Question Details:I quit paying when I found out she was living with another man.
"While there is relatively little authority on the relevance of
premarital cohabitation to spousal support, there is a great deal of
statutory and case law relating to the significance of post marital
cohabitation with a third party. Many states now have legislation which
provides for the modification or termination of alimony under certain
circumstances where an alimony recipient is cohabiting with a third
party. The common law of many other states also permits such
modification or termination of alimony where cohabitation reduces the
recipient spouse's need for alimony. In other cases, alimony awards can
be modified or terminated upon cohabitation based upon the language of
a settlement agreement or divorce decree.
As of November 1994, 12 states had enacted statutes which allow courts
to reduce, suspend, or terminate alimony in some situations where the
alimony recipient is living with a third party. Those states are
Alabama, California, Connecticut, Delaware, Georgia, Illinois,
Louisiana, New York, Oklahoma, Pennsylvania, Tennessee, and Utah. The
relevant language from these statutes is set forth in the box on the
These statutes generally provide that postmarital cohabitation is a
sufficient basis for termination of a spousal support award. The exact
type of cohabitation which is necessary varies from state to state. The
Alabama, California, Oklahoma, Pennsylvania, and Utah statutes still
speak of cohabiting with a member of the opposite sex. The New York law
is even narrower, only addressing the situation of a recipient wife's
"habitually living with another man and holding herself out as his
wife." N.Y. Dom. Rel. Law 248. A similar gender-based provision in the
Official Code of Georgia was held to violate the equal protection
clause of the fourteenth amendment to the United States Constitution.
Sims v. Sims, 243 Ga. 275, 253 S.E.2d 762 (1979).

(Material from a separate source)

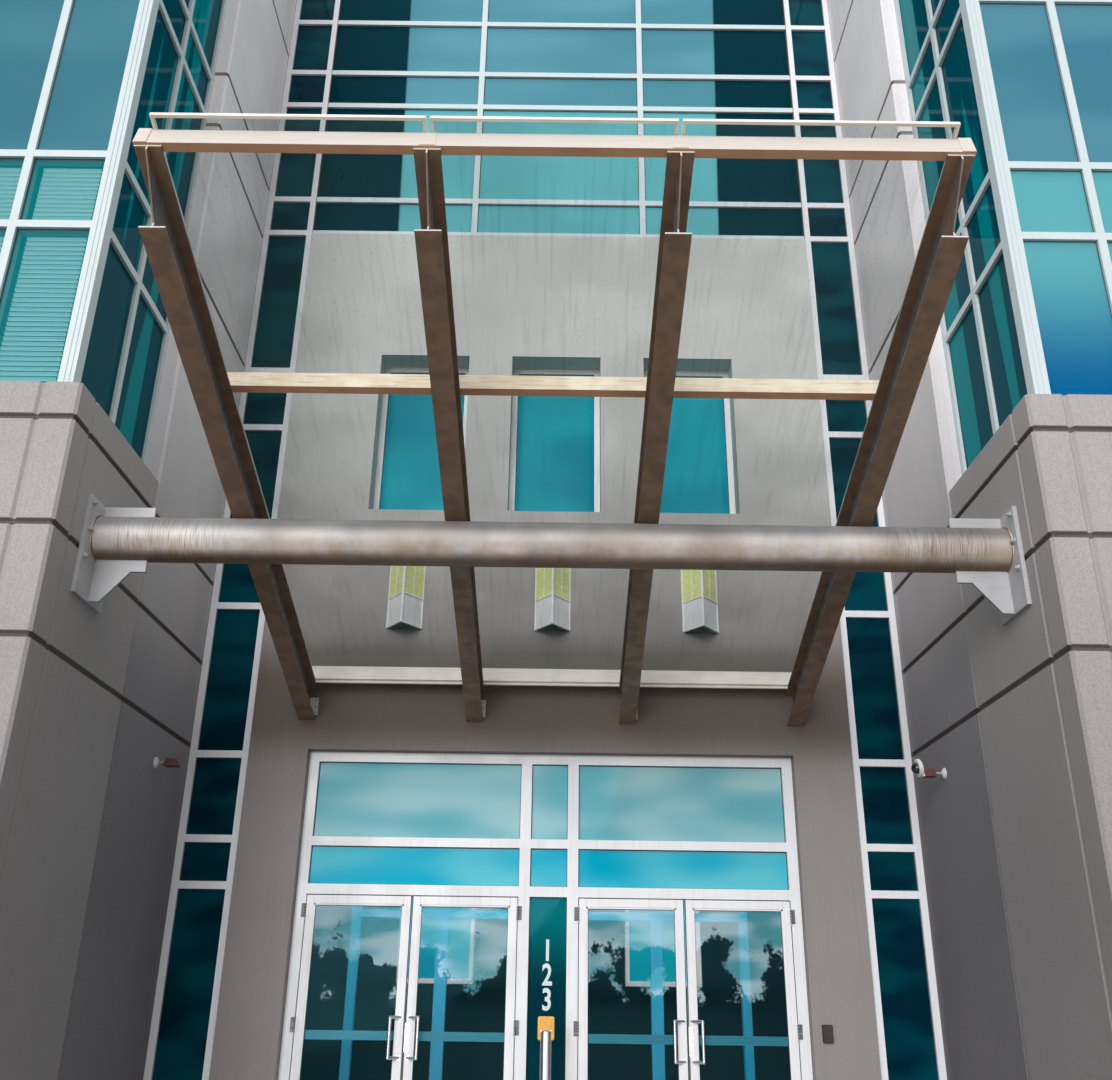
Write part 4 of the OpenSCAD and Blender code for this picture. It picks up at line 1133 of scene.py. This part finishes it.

In addition, some of the statutes permit the parties to a divorce
decree to agree that cohabitation will not have the effect stated in
the statute. Such provisions can be found in the California, Delaware,
and Illinois statutes.
There has been substantial litigation under the more broadly phrased
statutes, typically concerning whether there has been sufficient proof
of the triggering event, i.e., "cohabitation." The Alabama judiciary,
in determining whether a former spouse is "living openly or cohabiting
with a member of the opposite sex," Ala. Code 30-2-55, has required
both a sexual element and some degree of permanence in the
relationship. See, e.g., Ayers v. Ayers, 643 So. 2d 1375, 1377 (Ala.
Civ. App.), cert. denied, 643 So. 2d 1377 (Ala. 1994) (stating that
"`[c]ohabitation has been defined as some permanency of relationship
coupled with more than occasional sexual activity between the
cohabitants'"; trial and appellate courts found only evidence of a
"three-year romantic friendship" between the former wife and her
alleged cohabitant and denied the former husband's request to terminate
alimony (quoting Tucker v. Tucker, 416 So. 2d 1053, 1055 (Ala. Civ.
App. 1982)); Perkins v. Perkins, 643 So. 2d 992, 993 (Ala. Civ. App.
1994) (evidence supported finding of cohabitation where "wife's
daughters testified that their mother was living with a man, that his
clothes and toiletries were located at her house, that they were
`always together,' that they spent practically every night together,
and that he ate his meals at her house and drove her car" and where
wife admitted to sexual relationship with the man and to discussions of
marriage). Louisiana's Court of Appeal has also required both a sexual
element and a permanency element. See Polk v. Polk, 626 So. 2d 1233
(La. Ct. App. 1993), cert. denied, 634 So. 2d 381 (La. 1994) (mere fact
that wife had a child by her paramour held insufficient to terminate
support where there was no common residence). Factors which indicate a
permanent relationship include occupying the same dwelling, ceasing to
date other members of the opposite sex, and sharing household expenses.
Perkins v. Perkins, supra. The Alabama courts have not defined exactly
how strong the sexual element of the relationship must be, but mere
occasional sexual intercourse is not sufficient. See Roe v. Roe, 611
So. 2d 380 (Ala. Civ. App. 1992). However, some sexual activity in the
relationship must be established. See id. (wife lived with 75-year-old
man and provided transportation and housekeeping services for him; not
sufficient to constitute cohabitation). "
You should seek legal advice as to your situation and how to go about
stopping the alimony in the most legal way - by court order. You do
not want to get yourself in to trouble later on should she stop living
with the other man and then you are sued for arrears.